What happens when fascists are part of your family? What does antifascism mean then? What does it mean for formerly far-right people who want to rejoin society? What does antifascism mean then? The collection addresses these sorts of questions as well.

Thus far we have had an incredibly narrow understanding of antifascism. The contours and histories of antifascism are far more diverse than one might initially think.

One of the chapter sections in No Pasarán! covers antifascism and fighting the far-right internationally. How important is it to support this international struggle?

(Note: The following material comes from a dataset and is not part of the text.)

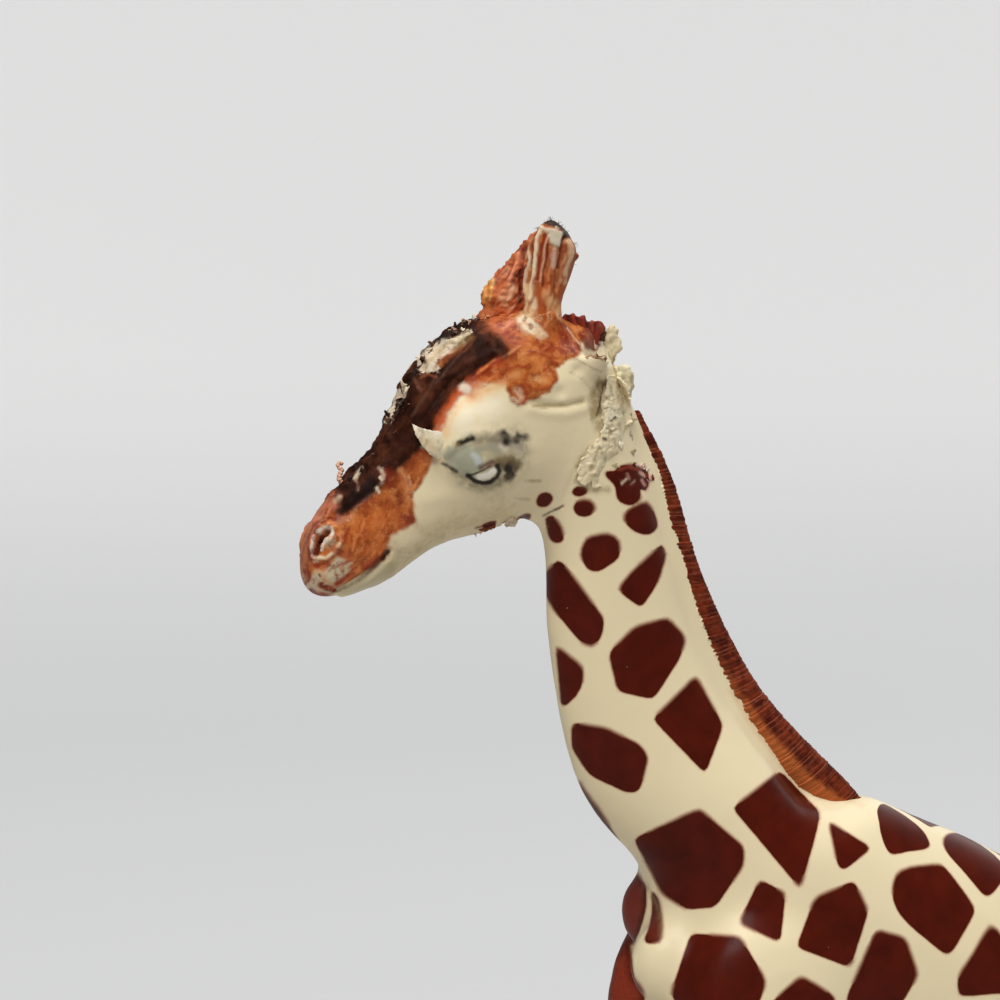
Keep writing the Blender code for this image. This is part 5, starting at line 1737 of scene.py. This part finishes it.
# %% The torn strip down the nape
STRIP_EDGE = (
    607, 376, 604, 388, 602, 398, 601, 408, 599, 417, 602, 421, 601, 428, 597, 437, 593, 441, 588, 447, 582, 457,
    578, 464, 576, 473, 577, 480, 584, 486, 590, 484, 594, 489, 603, 489, 612, 487,
)
STRIP_SEAM = (607, 480, 613, 467, 623, 459, 628, 446, 631, 430, 633, 412, 631, 396, 628, 384)
STRIP = STRIP_EDGE + STRIP_SEAM + (616, 374)
STRIP_STROKES = (
    (0xC4B48C, 0.5, 2.5, 3, (606, 384, 603, 404, 602, 416)),
    (0xECE2C6, 0.6, 2.2, 2, (609, 392, 607, 410, 606, 430)),
    *streaks(10, 26, (604, 380, 630, 386, 628, 430, 606, 440, 600, 470, 584, 476, 604, 430),
     (0.5, 1), (4, 9), (0.4, 0.9),
     (0xA89C78, 0x968860, 0xF0E8D2), 0.5),
    # painted shade in two small holes, along the strip's overhanging edge and in its cracks
    (0x2C2416, 0.9, 0.9, 1.1, (611, 421, 615.4, 417)),
    (0x463622, 0.85, 1.4, 1.4, (603.6, 438.4, 606, 439.4)),
    (0x968454, 0.6, 1.2, 1.8, (600, 447, 596, 456, 590, 470)),
    (0x968054, 0.65, 1.6, 2.2, (602, 386, 600, 400, 601, 414)),
    (0x78643C, 0.7, 0.5, 0.9, (606, 398, 612, 401, 617, 398)),
    (0x78643C, 0.7, 0.5, 0.9, (604, 409, 610, 407, 614, 411, 620, 409)),
    (0x826C40, 0.7, 0.5, 0.9, (606, 428, 612, 431, 618, 428)),
    (0x826C40, 0.65, 0.5, 0.9, (595, 452, 603, 452, 612, 446)),
    (0xAA9E70, 0.55, 1.2, 1.8, (586, 482, 596, 476, 606, 476)),
)
strip = torn_sheet(ragged(STRIP, 1.6, 80), 0.22, 0.25, 81, STRIP_SEAM)
brush(strip, STRIP_STROKES, 31, 0.6, False)
scraps = [strip]
# Outline in the picture, level and half thickness in mm, tint, seed
SCRAPS = (
    ((605, 340, 609, 327, 613, 326, 617, 332, 616, 337, 620, 341, 621, 348, 615, 355, 613, 362, 609, 368, 605, 362,
     602, 352), -0.6, 1.2, 0xDCCEA8, 82),
    ((620, 366, 627, 366, 632, 373, 633, 384, 631, 396, 626, 404, 620, 396, 617, 380), -1.2, 1.6, 0xE0D6B2, 83),
    ((592, 346, 592, 341, 594, 336, 597, 341, 598, 347, 595, 350), -2.6, 0.3, 0xCAA88E, 84),
    # a dark scrap laid in the gap between the torn pieces, where there is only shade: a painted shadow
    ((598, 352, 597, 338, 602, 329, 606, 333, 605, 345, 603, 356), -0.8, 0.8, 0x683E26, 85),
    ((604, 370, 610, 362, 619, 370, 620, 381, 611, 383), -1.6, 1.1, 0xE4D8B8, 86),
    ((472, 532, 475, 526, 478, 533, 476, 538), -1.2, 0.3, 0xC8BAA0, 87),
    ((503, 524, 508, 519, 514, 516, 516, 522, 513, 527, 507, 528), -2.6, 0.4, 0xE2CEB4, 88),
    ((474, 529, 482, 524, 494, 523, 495, 527, 486, 530), -2.2, 0.4, 0x783C22, 89),
)
FLECKED = 14  # pixels high from which a scrap gets flecks
for outline, level, half_thickness, tint, seed in SCRAPS:
    outline = pairs(outline)
    scrap = slab(ragged(outline, 1.0, seed), level, half_thickness, 0.16, 2)
    points, normals = surface_of(scrap)
    wave = 0.6 * creased(points, 1.1, seed) + 0.6 * roughness(points, 0.4, seed, 2)
    store(scrap, "deep", -wave)
    move_points(scrap, points + normals * (0.24 * wave)[:, None])
    darker = int.from_bytes(bytes(round(level * 0.72) for level in tint.to_bytes(3, "big")), "big")
    low, high = np.min(outline, axis=0), np.max(outline, axis=0)
    box = (*low, high[0], low[1], *high, low[0], high[1])
    flecks = ()
    if high[1] - low[1] > FLECKED:
        flecks = streaks(seed, 8, box, (0.3, 1), (2, 5), (0.4, 1.0), (darker, 0x966E3C), 0.5)
    brush(scrap, ((tint, 1.0, 60, 1, box), *flecks), seed, 0.0, False)
    scraps.append(scrap)

# %% The flap under the eye
FLAP = (411, 422.5, 420, 427, 431, 429.5, 443, 431, 448, 444, 445, 458, 437, 460, 429, 455, 422, 447, 415, 436)
flap = torn_sheet(FLAP, 0.7, 0.05, 88, (449, 430, 450, 444, 447, 460))
FLAP_STROKES = (
    (0xE8DBBC, 1, 40, 1, (414, 427, 440, 455)),
    (0xD4B88A, 0.6, 3.5, 4, (424, 440, 434, 448)),
    (0xF0E8D6, 0.8, 1.4, 1.6, (415, 427, 427, 429, 440, 434)),
    (0xB09E80, 0.6, 1.2, 1.6, (418, 440, 426, 450, 436, 457)),
)
brush(flap, FLAP_STROKES, 33, 0.4, False)

# %% Pleated tuft behind the horns
TUFT = (
    561, 326, 561.5, 317, 565, 314, 571.5, 314, 577, 317, 582, 317, 584.7, 314, 586, 320, 590, 321.6, 598, 321,
    601.5, 321.6, 606, 328, 601, 334, 598, 344, 592, 352, 582, 348, 570, 338,
)
tuft = slab(ragged(TUFT, 0.5, 90), -1.4, 1.5, 0.17, 3)
TUFT_STROKES = (
    (0x802818, 1, 60, 1, (570, 320, 600, 345)),
    (0x46120C, 0.85, 1.6, 1.6, (568, 316, 570, 326, 577, 338), -0.3),
    (0x46120C, 0.85, 1.4, 1.5, (577, 319, 581, 330, 586, 342), -0.28),
    (0x3C100C, 0.85, 1.6, 1.6, (587, 322, 588, 332, 591, 344), -0.3),
    (0x3C100C, 0.8, 1.2, 1.4, (596, 324, 595, 333), -0.22),
    (0xA0422C, 0.8, 1.3, 1.6, (573, 316, 576, 328, 582, 338), 0.22),
    (0x963826, 0.75, 1.2, 1.5, (583, 318, 585, 330, 588, 338), 0.2),
    (0xAA5C46, 0.75, 1, 1.3, (592, 322, 593, 332), 0.18),
    (0x784A2E, 0.8, 2, 2, (600, 326, 603, 330), 0.15),
)
brush(tuft, TUFT_STROKES, 35, 0.8)
scraps.append(tuft)

# %% The curl on the nose
CURL = (
    351, 488, 346, 485.5, 341.6, 483, 338.6, 478, 340.4, 473.5, 342, 469.5, 339, 467.5, 337.4, 464.5, 340, 462.4,
    343, 464.6,
)
way = [(*on_plane(place, -0.6 + 0.15 * number), 0.3 - 0.012 * number) for number, place in enumerate(pairs(CURL))]
way = resampled(way, 40)
rings = []
for number, (x, y, z, size) in enumerate(way):
    ahead = way[min(number + 1, 39)][:3] - way[max(number - 1, 0)][:3]
    wobble = 1 + 0.25 * math.sin(number * 1.9)
    rings.append(ring_at((x, y, z), (0, 1, 0), np.cross((0, 1, 0), ahead), size * 1.6 * wobble, size * 1.1 * wobble))
curl = subdivided(as_mesh(sweep(rings, circle_of(12))))
CURL_STROKES = (
    (0xD6A88E, 1, 30, 1, (352, 487, 337, 470)),
    (0x964A32, 0.85, 1.6, 1.6, (347, 486, 340, 482)),
    (0x46241A, 0.75, 1, 1.2, (343, 466, 343.6, 472)),
    (0xC88264, 0.6, 1.2, 1.5, (337, 476, 337, 468)),
)
brush(curl, CURL_STROKES, 37, 0.5, False)
scraps.append(curl)


# %% Shreds standing up from the gnawed skin
def shreds(count, line, spread, sizes, tints, seed, rise=0.6):
    """Small curled leaves set on the skin at random along a line in the picture."""
    picker = random.Random(seed)
    line = pairs(line)
    meshes = []
    for _ in range(count):
        number = picker.randrange(len(line) - 1)
        place = line[number] + (line[number + 1] - line[number]) * picker.random()
        place = place + (picker.uniform(-spread, spread), picker.uniform(-spread, spread))
        root, normal = skin_tree.find_nearest(Vector(on_plane(place, picker.uniform(-2.5, 0.5))))[:2]
        shape = bmesh.new()
        bmesh.ops.create_grid(shape, x_segments=3, y_segments=5, size=0.5)
        length, width, bend = picker.uniform(*sizes), picker.uniform(0.4, 0.9), picker.uniform(-0.8, 0.8)
        for vertex in shape.verts:
            x, y = vertex.co.x, vertex.co.y + 0.42
            aside = x * width * (1.1 - y * 0.75) + 0.1 * math.sin(5 * y + bend)
            vertex.co = (aside, bend * y * y * length * 0.7, y * length)
        side = Vector([picker.uniform(-1, 1) for _ in range(3)])
        up = (normal * picker.uniform(0.05, rise) + side * 0.9).normalized()
        across = up.cross(side).normalized()
        turn = Matrix((across, up.cross(across), up)).transposed().to_4x4()
        bmesh.ops.transform(shape, matrix=Matrix.Translation(root) @ turn, verts=shape.verts)
        leaf = with_modifier(as_mesh(shape), "SOLIDIFY", thickness=picker.uniform(0.08, 0.16), offset=0.0)
        store_brush(leaf, screen(picker.choice(tints)), 1.0)
        meshes.append(leaf)
    return meshes


DARK_TINTS = (0x321810, 0x48241A, 0x24120C, 0x684232)
CREAM_TINTS = (0xE2D6B2, 0xD2C49E, 0xECE2C4, 0xBEB088)
PALE_TINTS = (0xE2CEB2, 0xCEB498, 0xECDEC4, 0xBE967A)
scraps += shreds(22, (478, 320, 467, 326, 443, 341, 425, 354, 421, 366), 3.0, (0.4, 0.9),
    DARK_TINTS + PALE_TINTS, 1)
scraps += shreds(16, (411, 388, 401, 400, 391, 423), 2.5, (0.4, 0.9), DARK_TINTS + PALE_TINTS[:1], 2)
scraps += shreds(8, (384, 444, 371, 459, 356, 474, 337, 499), 2.0, (0.2, 0.4), DARK_TINTS, 3)
scraps += shreds(10, (484, 303, 490, 311, 500, 320), 2.5, (0.3, 0.6), (0xCE7846, 0xE2AA78, 0x964628), 4)
scraps += shreds(34, (585, 338, 605, 354, 614, 372, 608, 392), 5.0, (0.4, 0.8), PALE_TINTS + (0x8C6846,), 5)
scraps += shreds(50, (612, 384, 612, 410, 606, 436, 592, 462, 588, 478), 8.0, (0.5, 1.0), CREAM_TINTS, 8,
    0.25)
scraps += shreds(16, (612, 474, 636, 468, 642, 482), 2.0, (0.25, 0.5), (0x78281E, 0xCEA096, 0xE2C8B4,
    0x5A1A10), 7)
scraps += shreds(8, (476, 531, 500, 526, 521, 522), 1.2, (0.15, 0.35), PALE_TINTS, 6)

# %% Bristles of the near horn's tip
HAIR_TOP = 170.4  # mm up, just under the top of the CAD model's box
picker = random.Random(12)
tips = [n for n, place in enumerate(to_picture(near_horn_points)) if place[1] < 233 or place[0] > 572]
shape = bmesh.new()
for number in picker.sample(tips, 48):
    root, normal = Vector(near_horn_points[number]), Vector(near_horn_normals[number])
    way = (normal + Vector([picker.uniform(-0.7, 0.7) for _ in range(3)])).normalized()
    length = min(picker.uniform(0.2, 0.7), max(0.1, (HAIR_TOP - root.z) / max(way.z, 0.05)))
    hair = Matrix.Translation(root + way * length * 0.4) @ way.to_track_quat("Z", "Y").to_matrix().to_4x4()
    bmesh.ops.create_cone(shape, cap_ends=True, segments=5, radius1=0.024, radius2=0.008, depth=length, matrix=hair)
hairs = as_mesh(shape)
store_brush(hairs, screen(0x382E28), 1.0)
scraps.append(hairs)


# %% Bare torn plastic
def make_torn_plastic():
    material, tree, shader = new_material("torn_plastic_skin", 0.6, 0.0, 0.25)
    place = object_place(tree)
    wear = use_group(tree, PLASTIC_WEAR, {"Scuffs": 1.0})
    clouds = noise(tree, place, 1.4, 5.0, 0.65)
    colour = tinted(tree, (0.82, 0.72, 0.49, 1), (0.72, 0.61, 0.39, 1), step(tree, clouds, 0.35, 0.7))
    colour = brushed_over(tree, colour)
    # dark specks at random, and painted shade in the creases, where the stored 'deep' is high
    specks_and_crease_shade = step(tree, noise(tree, place, 0.6, 4.0, 0.7), 0.62, 0.72)
    specks_and_crease_shade = maths(tree, "MAXIMUM", specks_and_crease_shade, step(tree, stored(tree, "deep"), 0.15, 0.75))
    colour = tinted(tree, colour, (0.3, 0.23, 0.12, 1), specks_and_crease_shade, 0.45)
    height = maths(tree, "MULTIPLY_ADD", clouds, 2.0, wear["Grain"])
    feed(tree, shader, {"Base Color": colour, "Normal": bump(tree, height, 0.45, 0.12)})
    return material


TORN_PLASTIC = make_torn_plastic()
finish_piece("torn_strip", merged_pieces(scraps), TORN_PLASTIC)
finish_piece("cheek_flap", flap, TORN_PLASTIC)

# %% Roots of the ears
for node, name, seed in (("left_ear", "near_ear_root", 91), ("right_ear", "far_ear_root", 92)):
    shape = merged_copy(node)
    mesh = remeshed(as_mesh(shape), 0.22)
    points = averaged(points_of(mesh), edges_of(mesh), 5)
    move_points(mesh, points)
    normals = normals_of(mesh)
    move_points(mesh, points + normals * (0.3 * creased(points, 1.3, seed) - 0.5)[:, None])
    store_brush(mesh, screen(0x96684A), 0.5 + 0.5 * ramp(roughness(points, 0.5, seed + 2), -0.6, 0.6))
    finish_piece(name, mesh, TORN_PLASTIC, [node])

# %% Tail
mesh = remeshed(as_mesh(merged_copy("tail")), 0.28)
points = averaged(points_of(mesh), edges_of(mesh), 14)
move_points(mesh, points)
normals = normals_of(mesh)
tuft = ramp(-points[:, 2], -58, -55)
angle = np.arctan2(points[:, 1], points[:, 0] - np.median(points[points[:, 2] < 56][:, 0]))
lock = np.cos(7 * angle + points[:, 2] * 0.5)
points += normals * (tuft * (0.28 * lock + 0.1) + 0.03 * roughness(points, 0.8, 95, 2))[:, None]
points[:, 0] = np.minimum(points[:, 0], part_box("tail")[1].x / MM)
move_points(mesh, points)
store_coat(mesh, np.where(points[:, 2] < 57, -1.0, 2.0 * np.cos(points[:, 2] * 0.9) + 1.2), 0, FAR_OFF)
finish_piece("tail_casting", mesh, SPOTTED_COAT, ["tail"])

SB: There is absolutely no way to win as an antifascist without being a completely, totally internationalist. We live in a globalized world. Fascist and nationalist movements are distinctly international, they are collaborating internationally. They think of themselves internationally, both because white nationalism is about whiteness which crosses borders and because of the new rise in nationalistic populism.

Antifascists will need to be able to organize across borders to have any effective pressure campaign. We must think about the ways we can organize locally as well as internationally; and honestly, this is true of all forms of organizing. Now, I believe we can do that: we have technology, we have social and movement networks, and we must rethink how to make these effective.

What kind of pressure tactics can we use as part of our internationalism? We are going to have to continue to ask this question because climate chaos, ecological and economic collapse are going to create conditions by which these fascist movements can define themselves internationally as they seek to exclude immigrant’s nonwhite peoples, LGBTQIA+ peoples, and so on from our communities. And because of the fascist threat we are going to have to organize internationally.

In your introduction to No Pasarán! and throughout your work you ask two important questions, always grounded in the moments and movements in which you ask them: How do we respond and how do we survive? How do we do both of those things today?

SB: How we respond and how we survive are the same thing. We survive by creating dynamic communities and organizing to meet the needs of the people. Meeting those needs means organizing workplaces, defending tenants, protecting the environment. There is no bifurcation between organizing and antifascist defense, you must do both to actually protect our communities.

Antifascism is required if we want our communities to continue to exist. We will have to create a sense of safety for our communities to prosper and grow. I believe we are entering a period of perpetual instability and our ability to withstand this instability will be determined by how successful we are in creating dynamic, responsive communities together.

There’s nothing in our economy or state system, nothing that will protect us in the future. We will be protecting ourselves and each other and figuring out the best ways to do that. Mutual aid networks are growing, tenants’ groups are growing, labor movements are growing. Antifascism is common sense to people. So is abolishing the police. I think people are creating lives outside of the state and capitalism, they are building the basis for a new society. Then, we will need to defend this new society and that means that antifascism will have to be a part of every vision of survival for the future.